A Publick Service Announcement: New Blog Edition

I just received the following announcement from H-Pol:
Common-place is pleased to announce "Publick Occurrences 2.0," a new blog of historical and political punditry by the inimitable Common-place columnist and former History News Network blogger Jeffrey L. Pasley. Jeff is a political historian ("broadly defined," he says) based at the University of Missouri and the author of The Tyranny of Printers": Newspaper Politics in the Early American Republic (Virginia, 2001) along with numerous book chapters, articles, reviews, and miscellaneous items that pop up all over the Internet. Jeff's new blog will be, we hope, one of several that will be part of Common-place and provide our readers with fresh content between our regular issues. We have no intention of giving up our standard, acclaimed format of carefully edited articles and columns to the new-fangled vagaries of the blogosphere. Common-place will remain a quarterly magazine of American history.
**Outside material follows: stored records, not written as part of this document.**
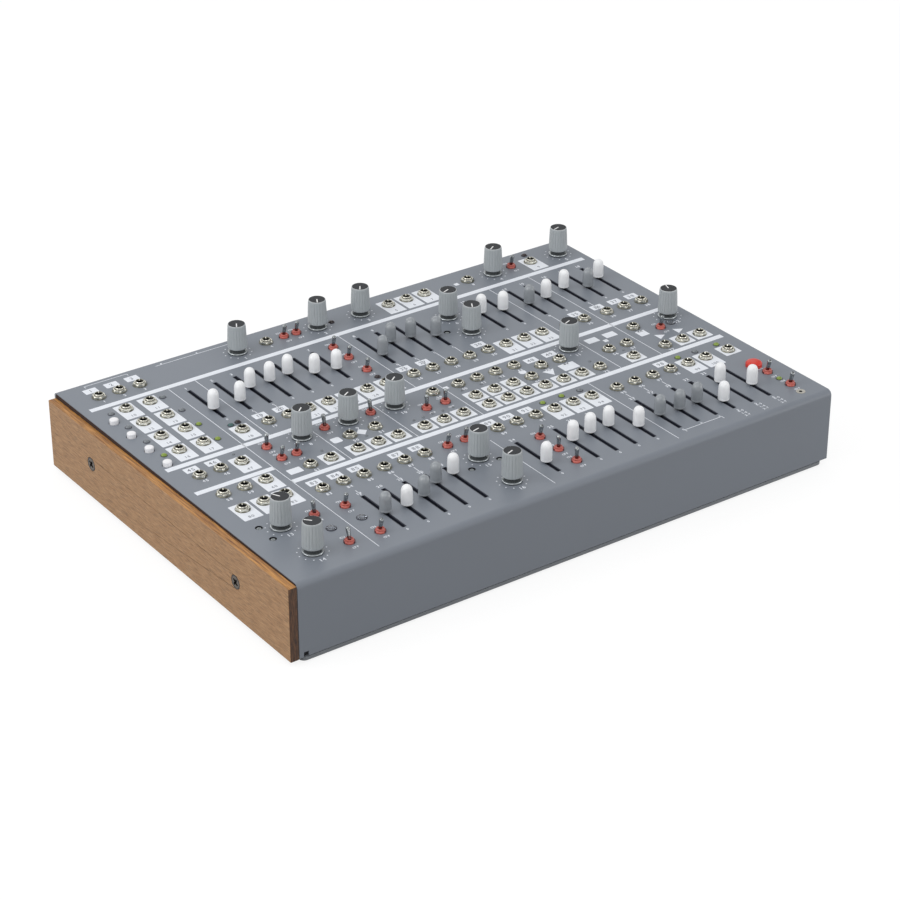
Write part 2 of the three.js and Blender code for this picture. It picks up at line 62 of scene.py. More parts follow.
forward = Vector((
    -math.sin(AZIMUTH) * math.cos(ELEVATION),
    math.cos(AZIMUTH) * math.cos(ELEVATION),
    -math.sin(ELEVATION)))
level = Vector((math.cos(AZIMUTH), math.sin(AZIMUTH), 0))
upright = level.cross(forward)
right = level * math.cos(ROLL) + upright * math.sin(ROLL)
up = upright * math.cos(ROLL) - level * math.sin(ROLL)
lower_corner = Vector((cover_low.x, cover_low.y, cheek_low.z))
stand = lower_corner + (AIM + right * SIDEWAYS - up * BELOW - forward * DISTANCE) * MM


def added(name, data):
    """A new object, added to the scene."""
    thing = bpy.data.objects.new(name, data)
    bpy.context.scene.collection.objects.link(thing)
    return thing


lens = bpy.data.cameras.new("camera")
lens.lens = LENS
lens.sensor_width = SENSOR
lens.clip_end = 20
camera = added("camera", lens)
camera.matrix_world = Matrix.Translation(stand) @ Matrix((right, up, -forward)).transposed().to_4x4()
bpy.context.scene.camera = camera

# Steel cover: one sheet, folded down at the front and the rear, with every hole and slot
# punched before the folds. Satin blue-grey powder coat with a fine orange peel.
panel_corner = Vector((cover_low.x, cover_low.y, cover_high.z))
panel_width = (cover_high.x - cover_low.x) / MM
panel_depth = (cover_high.y - cover_low.y) / MM
apron_drop = (cover_high.z - cover_low.z) / MM
DRAWING_WIDTH, DRAWING_DEPTH = 430, 303
SHEET = 1.6
FRONT_BEND, REAR_BEND = 4, 2.4
BEND_STEPS = 10
FLANGE_INSET = 0.4
SLOT_WIDTH, SLOT_LENGTH, SLOT_CORNER = 3.4, 47.2, 0.5
NOTCH_LEFT, NOTCH_WIDTH, NOTCH_HEIGHT = 3.2, 3.6, 3.4


def on_drawing(x, y):
    """A place read on the panel's drawing, in millimetres from the panel's corner."""
    return x * panel_width / DRAWING_WIDTH, y * panel_depth / DRAWING_DEPTH


def srgb(red, green, blue):
    """A colour as seen on a screen, 0 to 255, turned into scene values."""
    return [(v / 12.92 if v <= 0.04045 else ((v + 0.055) / 1.055) ** 2.4)
            for v in (red / 255, green / 255, blue / 255)]


def shade(colour, factor):
    return [min(v * factor, 1.0) for v in colour] + [1.0]


def feed(node, values):
    """Sets each named input of a node to a value, or joins it to another node's output."""
    for name, value in values.items():
        if isinstance(value, bpy.types.NodeSocket):
            node.id_data.links.new(value, node.inputs[name])
        else:
            node.inputs[name].default_value = value
    return node


def wired(tree, kind, output, values):
    """One output of a new node of a kind, with its inputs set or joined."""
    return feed(tree.nodes.new("ShaderNode" + kind), values).outputs[output]


def ramp(tree, source, low, high, first, last):
    """A colour that goes from the first to the last as the source goes from low to high."""
    tone = feed(tree.nodes.new("ShaderNodeValToRGB"), {"Fac": source})
    for stop, position, colour in zip(tone.color_ramp.elements, (low, high), (first, last)):
        stop.position = position
        stop.color = colour
    return tone.outputs["Color"]


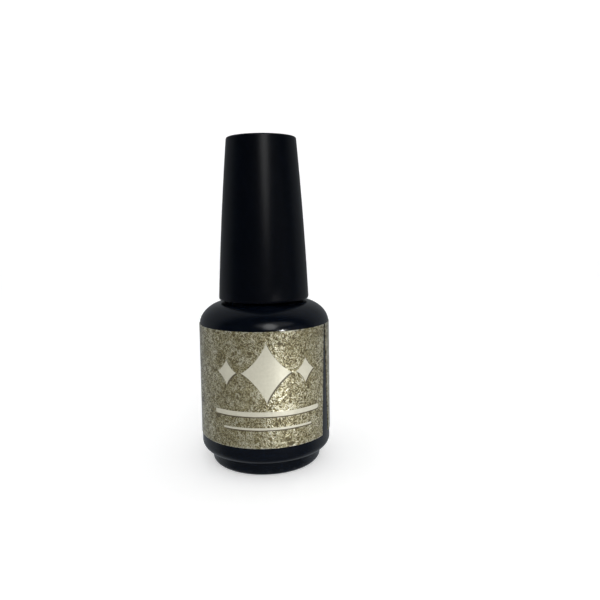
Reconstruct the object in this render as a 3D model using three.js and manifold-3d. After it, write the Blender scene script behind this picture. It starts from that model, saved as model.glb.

But now, with Jeff's blog and others to come, it will also, we hope, be a place for on-going, active, and vibrant discussion about things historical and issues that matter to our readers and our contributors.
You can access Publick occurrences 2.0 here.

Friday, February 01, 2008

Tom Brady: The Best of All Time

The Boston Globe has an article speculating on Tom Brady's place in the all-time pantheon of quarterbacks. My own view is that if he never takes another snap in the NFL he is assured of being on any top five lists. If he leads the Pats to Super Bowl title number four and caps off the perfect season I think it puts him in any conversation of the best ever. And keep in mind that Brady is only 30 years old. before he is done he might have such a stranglehold on the top spot that the conversation will be settled for a generation.